Die Fotos des Grabes, das ihres sein soll, und eine Melodie, die ihm nicht aus dem Kopf geht, sind seine einzigen Wegweiser. Um nach Kuba zu gelangen, musste er dem Migrantenpfad folgen, der ihn durch die Sahara und übers Mittelmeer nach Paris brachte, wo er wundersamerweise weder Dealer noch Müllmann wurde, sondern ein Feinkostgeschäft aufmachte. Als Tourist fliegt er nach Kuba, wo ihn Ignacio auf seiner Initiationsreise begleitet. Zufälle – oder vielleicht das Wirken der Yoruba-Götter, wo nicht gar des mächtigen Milizionärs – treiben die Handlung voran, die Ignacio in einem langen Brief dem wieder nach Paris zurückgekehrten El Palenque erzählt. Das ist nicht immer schlüssig, denn vieles müsste der Angeschriebene selbst besser wissen. Aber Ignacio kann wesentliche Ergänzungen liefern, die in die Vergangenheit verweisen: Castros Begegnung mit einem Gutsbesitzer, dem er das Recht auf sein Eigentum in einem Dokument garantierte, und den Besuch einer afrikanischen Delegation in Havanna zu den elften Weltjugendspielen.

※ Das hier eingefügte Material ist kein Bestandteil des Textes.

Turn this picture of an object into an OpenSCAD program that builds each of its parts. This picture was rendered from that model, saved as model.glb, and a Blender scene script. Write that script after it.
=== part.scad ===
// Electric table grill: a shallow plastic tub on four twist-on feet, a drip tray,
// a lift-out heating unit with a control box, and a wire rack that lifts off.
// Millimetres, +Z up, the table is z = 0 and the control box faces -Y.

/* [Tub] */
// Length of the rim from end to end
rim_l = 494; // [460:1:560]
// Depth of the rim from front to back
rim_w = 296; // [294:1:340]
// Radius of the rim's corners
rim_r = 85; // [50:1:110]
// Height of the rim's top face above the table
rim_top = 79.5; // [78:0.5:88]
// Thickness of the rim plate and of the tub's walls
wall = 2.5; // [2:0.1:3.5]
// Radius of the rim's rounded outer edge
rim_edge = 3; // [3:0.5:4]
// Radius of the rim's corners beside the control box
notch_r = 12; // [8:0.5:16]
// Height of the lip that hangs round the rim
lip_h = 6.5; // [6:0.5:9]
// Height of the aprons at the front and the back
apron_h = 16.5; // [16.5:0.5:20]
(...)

Damals, das war 1978, befanden sich unter den Tausenden Gästen Berühmtheiten wie Miriam Makeba, aber auch ein Saxofonspieler aus Guinea, der sich in die schöne Kubanerin Juliana verliebte, ausgerechnet die Tochter jenes Gutsbesitzers, der Castros Unterschrift aufbewahrt hat und seinerseits auf eine illustre Familiengeschichte zurückblickt.
«Zu gewissen Zeiten», schreibt Ignacio dem Freund, «tritt die große Geschichte aus ihrer Sphäre, hockt sich in die Eckkneipe und stößt mit der kleinen an.» Und was sich daraus ergibt, ist eine Erzählung wert.


Tierno Monénembo: Kubas Hähne krähen um Mitternacht. Aus dem Französischen von Gudrun und Otto Honke. Peter-Hammer-Verlag, Wuppertal 2016.